• _Given exercise_: Find the word "piece" in the material below and gather every line that contains it.

• _Supplied material_:
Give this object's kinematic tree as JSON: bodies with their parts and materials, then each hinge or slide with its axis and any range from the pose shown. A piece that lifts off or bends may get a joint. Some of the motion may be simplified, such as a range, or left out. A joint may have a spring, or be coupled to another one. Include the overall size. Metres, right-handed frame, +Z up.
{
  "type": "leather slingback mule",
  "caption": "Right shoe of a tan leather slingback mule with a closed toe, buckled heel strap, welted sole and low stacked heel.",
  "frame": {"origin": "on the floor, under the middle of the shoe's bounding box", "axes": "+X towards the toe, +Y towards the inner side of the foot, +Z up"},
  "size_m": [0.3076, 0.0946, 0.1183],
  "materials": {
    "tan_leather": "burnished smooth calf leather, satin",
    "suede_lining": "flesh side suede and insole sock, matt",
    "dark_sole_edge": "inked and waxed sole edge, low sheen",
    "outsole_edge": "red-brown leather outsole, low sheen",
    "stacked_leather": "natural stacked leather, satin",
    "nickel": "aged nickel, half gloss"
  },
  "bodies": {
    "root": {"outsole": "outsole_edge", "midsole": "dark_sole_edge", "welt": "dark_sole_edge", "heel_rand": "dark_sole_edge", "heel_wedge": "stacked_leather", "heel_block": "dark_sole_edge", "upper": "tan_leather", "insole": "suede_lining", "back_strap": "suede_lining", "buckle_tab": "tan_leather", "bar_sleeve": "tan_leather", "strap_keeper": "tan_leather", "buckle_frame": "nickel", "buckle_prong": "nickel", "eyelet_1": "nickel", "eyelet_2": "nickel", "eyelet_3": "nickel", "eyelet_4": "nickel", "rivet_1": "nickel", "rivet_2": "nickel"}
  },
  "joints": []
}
---
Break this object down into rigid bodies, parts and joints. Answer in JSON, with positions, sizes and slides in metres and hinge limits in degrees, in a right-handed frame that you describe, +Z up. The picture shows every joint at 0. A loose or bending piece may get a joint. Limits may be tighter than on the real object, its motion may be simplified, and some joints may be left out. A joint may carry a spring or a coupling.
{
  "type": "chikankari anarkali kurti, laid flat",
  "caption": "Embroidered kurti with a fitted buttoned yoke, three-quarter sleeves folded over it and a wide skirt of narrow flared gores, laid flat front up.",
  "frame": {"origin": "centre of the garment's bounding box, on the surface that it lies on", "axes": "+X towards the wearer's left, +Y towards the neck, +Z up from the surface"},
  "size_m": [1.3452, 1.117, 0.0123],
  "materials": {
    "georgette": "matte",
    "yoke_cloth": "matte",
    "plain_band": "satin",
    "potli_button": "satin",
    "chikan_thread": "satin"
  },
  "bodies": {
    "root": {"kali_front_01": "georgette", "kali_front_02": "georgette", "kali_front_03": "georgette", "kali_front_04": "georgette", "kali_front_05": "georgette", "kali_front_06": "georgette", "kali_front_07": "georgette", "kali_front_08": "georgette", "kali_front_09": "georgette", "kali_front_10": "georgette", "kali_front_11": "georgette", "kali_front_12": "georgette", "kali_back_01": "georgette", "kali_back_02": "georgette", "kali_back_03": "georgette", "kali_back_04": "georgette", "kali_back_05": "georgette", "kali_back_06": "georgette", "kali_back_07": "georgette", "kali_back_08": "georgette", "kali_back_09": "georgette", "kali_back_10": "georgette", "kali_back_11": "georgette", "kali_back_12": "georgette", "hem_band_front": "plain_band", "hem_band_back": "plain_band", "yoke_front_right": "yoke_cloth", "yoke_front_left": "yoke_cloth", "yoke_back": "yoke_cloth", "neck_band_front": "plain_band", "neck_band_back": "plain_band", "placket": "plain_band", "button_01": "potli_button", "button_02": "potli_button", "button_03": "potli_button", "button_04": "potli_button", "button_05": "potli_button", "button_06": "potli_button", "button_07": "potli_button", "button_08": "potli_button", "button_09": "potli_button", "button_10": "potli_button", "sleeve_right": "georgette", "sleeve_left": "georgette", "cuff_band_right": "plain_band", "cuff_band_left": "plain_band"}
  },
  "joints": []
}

• _Completed exercise_:
Give this object's kinematic tree as JSON: bodies with their parts and materials, then each hinge or slide with its axis and any range from the pose shown. A piece that lifts off or bends may get a joint. Some of the motion may be simplified, such as a range, or left out. A joint may have a spring, or be coupled to another one. Include the overall size. Metres, right-handed frame, +Z up.
Break this object down into rigid bodies, parts and joints. Answer in JSON, with positions, sizes and slides in metres and hinge limits in degrees, in a right-handed frame that you describe, +Z up. The picture shows every joint at 0. A loose or bending piece may get a joint. Limits may be tighter than on the real object, its motion may be simplified, and some joints may be left out. A joint may carry a spring or a coupling.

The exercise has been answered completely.